### Written problem
Go through the listing and write out all of it exactly.

################

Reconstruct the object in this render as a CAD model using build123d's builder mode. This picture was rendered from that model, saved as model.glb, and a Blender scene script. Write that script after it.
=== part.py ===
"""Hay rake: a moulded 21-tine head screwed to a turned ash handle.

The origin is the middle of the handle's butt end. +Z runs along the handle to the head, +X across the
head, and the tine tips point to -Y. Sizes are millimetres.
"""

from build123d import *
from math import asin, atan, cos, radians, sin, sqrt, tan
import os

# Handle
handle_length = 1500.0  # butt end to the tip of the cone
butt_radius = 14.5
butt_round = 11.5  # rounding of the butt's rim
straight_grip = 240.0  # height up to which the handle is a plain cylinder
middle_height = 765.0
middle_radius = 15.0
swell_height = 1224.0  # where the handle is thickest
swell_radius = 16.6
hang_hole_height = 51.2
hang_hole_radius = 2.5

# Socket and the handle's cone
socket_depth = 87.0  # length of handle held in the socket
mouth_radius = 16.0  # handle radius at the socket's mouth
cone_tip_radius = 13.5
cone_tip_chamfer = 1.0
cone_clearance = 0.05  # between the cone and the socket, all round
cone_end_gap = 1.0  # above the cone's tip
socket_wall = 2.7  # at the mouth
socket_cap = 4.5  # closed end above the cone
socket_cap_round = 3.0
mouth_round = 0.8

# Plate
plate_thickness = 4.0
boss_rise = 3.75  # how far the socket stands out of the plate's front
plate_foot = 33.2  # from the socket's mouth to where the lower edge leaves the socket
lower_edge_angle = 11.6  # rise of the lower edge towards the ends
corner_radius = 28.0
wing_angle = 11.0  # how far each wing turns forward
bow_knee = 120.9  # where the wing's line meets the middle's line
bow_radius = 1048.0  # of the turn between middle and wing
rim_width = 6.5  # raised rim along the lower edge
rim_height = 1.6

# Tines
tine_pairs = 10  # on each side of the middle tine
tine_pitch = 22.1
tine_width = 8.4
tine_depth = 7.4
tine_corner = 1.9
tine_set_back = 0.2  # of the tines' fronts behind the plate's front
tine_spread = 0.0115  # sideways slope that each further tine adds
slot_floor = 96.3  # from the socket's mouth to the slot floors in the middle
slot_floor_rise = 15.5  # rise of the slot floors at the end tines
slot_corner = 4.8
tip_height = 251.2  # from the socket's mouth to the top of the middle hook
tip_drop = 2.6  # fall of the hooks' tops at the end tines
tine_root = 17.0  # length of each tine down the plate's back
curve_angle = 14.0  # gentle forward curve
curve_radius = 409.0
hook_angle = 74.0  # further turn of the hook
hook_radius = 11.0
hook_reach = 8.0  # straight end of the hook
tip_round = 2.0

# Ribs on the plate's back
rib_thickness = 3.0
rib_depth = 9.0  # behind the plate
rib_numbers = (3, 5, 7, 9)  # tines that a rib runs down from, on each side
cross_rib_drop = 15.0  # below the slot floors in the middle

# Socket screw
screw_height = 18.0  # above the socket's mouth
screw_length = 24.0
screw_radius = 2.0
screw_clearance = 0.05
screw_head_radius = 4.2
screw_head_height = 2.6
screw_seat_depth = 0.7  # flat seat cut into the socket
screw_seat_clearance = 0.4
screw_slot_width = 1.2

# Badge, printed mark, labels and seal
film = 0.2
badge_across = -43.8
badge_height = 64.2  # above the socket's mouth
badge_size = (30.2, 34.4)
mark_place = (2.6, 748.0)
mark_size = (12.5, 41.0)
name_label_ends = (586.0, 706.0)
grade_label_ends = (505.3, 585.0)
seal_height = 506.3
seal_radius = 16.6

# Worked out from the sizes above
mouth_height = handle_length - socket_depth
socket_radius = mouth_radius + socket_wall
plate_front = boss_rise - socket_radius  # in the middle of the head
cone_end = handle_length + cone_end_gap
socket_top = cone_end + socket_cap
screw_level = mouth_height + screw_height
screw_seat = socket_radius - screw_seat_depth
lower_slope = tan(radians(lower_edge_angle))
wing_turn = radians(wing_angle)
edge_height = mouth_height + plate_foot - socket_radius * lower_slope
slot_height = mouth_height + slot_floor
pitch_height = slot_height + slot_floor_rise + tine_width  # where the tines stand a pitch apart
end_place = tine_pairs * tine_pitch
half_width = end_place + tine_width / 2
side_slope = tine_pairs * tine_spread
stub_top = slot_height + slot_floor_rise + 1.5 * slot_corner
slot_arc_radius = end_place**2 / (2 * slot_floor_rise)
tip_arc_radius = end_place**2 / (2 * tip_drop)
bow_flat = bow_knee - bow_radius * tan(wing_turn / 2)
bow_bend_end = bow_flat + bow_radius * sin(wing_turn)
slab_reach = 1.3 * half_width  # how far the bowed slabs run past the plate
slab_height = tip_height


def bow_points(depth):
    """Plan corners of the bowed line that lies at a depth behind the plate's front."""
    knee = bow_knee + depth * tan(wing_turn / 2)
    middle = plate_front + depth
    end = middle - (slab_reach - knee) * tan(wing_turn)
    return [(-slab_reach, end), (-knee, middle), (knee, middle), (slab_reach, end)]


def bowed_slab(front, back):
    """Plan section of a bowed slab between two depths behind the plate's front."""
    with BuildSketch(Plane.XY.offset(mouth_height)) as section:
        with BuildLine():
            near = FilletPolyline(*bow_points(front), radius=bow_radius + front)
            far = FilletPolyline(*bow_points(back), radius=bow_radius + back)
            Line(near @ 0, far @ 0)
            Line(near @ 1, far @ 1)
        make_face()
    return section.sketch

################

### Written answer
Reconstruct the object in this render as a CAD model using build123d's builder mode. This picture was rendered from that model, saved as model.glb, and a Blender scene script. Write that script after it.
=== part.py ===
"""Hay rake: a moulded 21-tine head screwed to a turned ash handle.

The origin is the middle of the handle's butt end. +Z runs along the handle to the head, +X across the
head, and the tine tips point to -Y. Sizes are millimetres.
"""

from build123d import *
from math import asin, atan, cos, radians, sin, sqrt, tan
import os

# Handle
handle_length = 1500.0  # butt end to the tip of the cone
butt_radius = 14.5
butt_round = 11.5  # rounding of the butt's rim
straight_grip = 240.0  # height up to which the handle is a plain cylinder
middle_height = 765.0
middle_radius = 15.0
swell_height = 1224.0  # where the handle is thickest
swell_radius = 16.6
hang_hole_height = 51.2
hang_hole_radius = 2.5

# Socket and the handle's cone
socket_depth = 87.0  # length of handle held in the socket
mouth_radius = 16.0  # handle radius at the socket's mouth
cone_tip_radius = 13.5
cone_tip_chamfer = 1.0
cone_clearance = 0.05  # between the cone and the socket, all round
cone_end_gap = 1.0  # above the cone's tip
socket_wall = 2.7  # at the mouth
socket_cap = 4.5  # closed end above the cone
socket_cap_round = 3.0
mouth_round = 0.8

# Plate
plate_thickness = 4.0
boss_rise = 3.75  # how far the socket stands out of the plate's front
plate_foot = 33.2  # from the socket's mouth to where the lower edge leaves the socket
lower_edge_angle = 11.6  # rise of the lower edge towards the ends
corner_radius = 28.0
wing_angle = 11.0  # how far each wing turns forward
bow_knee = 120.9  # where the wing's line meets the middle's line
bow_radius = 1048.0  # of the turn between middle and wing
rim_width = 6.5  # raised rim along the lower edge
rim_height = 1.6

# Tines
tine_pairs = 10  # on each side of the middle tine
tine_pitch = 22.1
tine_width = 8.4
tine_depth = 7.4
tine_corner = 1.9
tine_set_back = 0.2  # of the tines' fronts behind the plate's front
tine_spread = 0.0115  # sideways slope that each further tine adds
slot_floor = 96.3  # from the socket's mouth to the slot floors in the middle
slot_floor_rise = 15.5  # rise of the slot floors at the end tines
slot_corner = 4.8
tip_height = 251.2  # from the socket's mouth to the top of the middle hook
tip_drop = 2.6  # fall of the hooks' tops at the end tines
tine_root = 17.0  # length of each tine down the plate's back
curve_angle = 14.0  # gentle forward curve
curve_radius = 409.0
hook_angle = 74.0  # further turn of the hook
hook_radius = 11.0
hook_reach = 8.0  # straight end of the hook
tip_round = 2.0

# Ribs on the plate's back
rib_thickness = 3.0
rib_depth = 9.0  # behind the plate
rib_numbers = (3, 5, 7, 9)  # tines that a rib runs down from, on each side
cross_rib_drop = 15.0  # below the slot floors in the middle

# Socket screw
screw_height = 18.0  # above the socket's mouth
screw_length = 24.0
screw_radius = 2.0
screw_clearance = 0.05
screw_head_radius = 4.2
screw_head_height = 2.6
screw_seat_depth = 0.7  # flat seat cut into the socket
screw_seat_clearance = 0.4
screw_slot_width = 1.2

# Badge, printed mark, labels and seal
film = 0.2
badge_across = -43.8
badge_height = 64.2  # above the socket's mouth
badge_size = (30.2, 34.4)
mark_place = (2.6, 748.0)
mark_size = (12.5, 41.0)
name_label_ends = (586.0, 706.0)
grade_label_ends = (505.3, 585.0)
seal_height = 506.3
seal_radius = 16.6

# Worked out from the sizes above
mouth_height = handle_length - socket_depth
socket_radius = mouth_radius + socket_wall
plate_front = boss_rise - socket_radius  # in the middle of the head
cone_end = handle_length + cone_end_gap
socket_top = cone_end + socket_cap
screw_level = mouth_height + screw_height
screw_seat = socket_radius - screw_seat_depth
lower_slope = tan(radians(lower_edge_angle))
wing_turn = radians(wing_angle)
edge_height = mouth_height + plate_foot - socket_radius * lower_slope
slot_height = mouth_height + slot_floor
pitch_height = slot_height + slot_floor_rise + tine_width  # where the tines stand a pitch apart
end_place = tine_pairs * tine_pitch
half_width = end_place + tine_width / 2
side_slope = tine_pairs * tine_spread
stub_top = slot_height + slot_floor_rise + 1.5 * slot_corner
slot_arc_radius = end_place**2 / (2 * slot_floor_rise)
tip_arc_radius = end_place**2 / (2 * tip_drop)
bow_flat = bow_knee - bow_radius * tan(wing_turn / 2)
bow_bend_end = bow_flat + bow_radius * sin(wing_turn)
slab_reach = 1.3 * half_width  # how far the bowed slabs run past the plate
slab_height = tip_height


def bow_points(depth):
    """Plan corners of the bowed line that lies at a depth behind the plate's front."""
    knee = bow_knee + depth * tan(wing_turn / 2)
    middle = plate_front + depth
    end = middle - (slab_reach - knee) * tan(wing_turn)
    return [(-slab_reach, end), (-knee, middle), (knee, middle), (slab_reach, end)]


def bowed_slab(front, back):
    """Plan section of a bowed slab between two depths behind the plate's front."""
    with BuildSketch(Plane.XY.offset(mouth_height)) as section:
        with BuildLine():
            near = FilletPolyline(*bow_points(front), radius=bow_radius + front)
            far = FilletPolyline(*bow_points(back), radius=bow_radius + back)
            Line(near @ 0, far @ 0)
            Line(near @ 1, far @ 1)
        make_face()
    return section.sketch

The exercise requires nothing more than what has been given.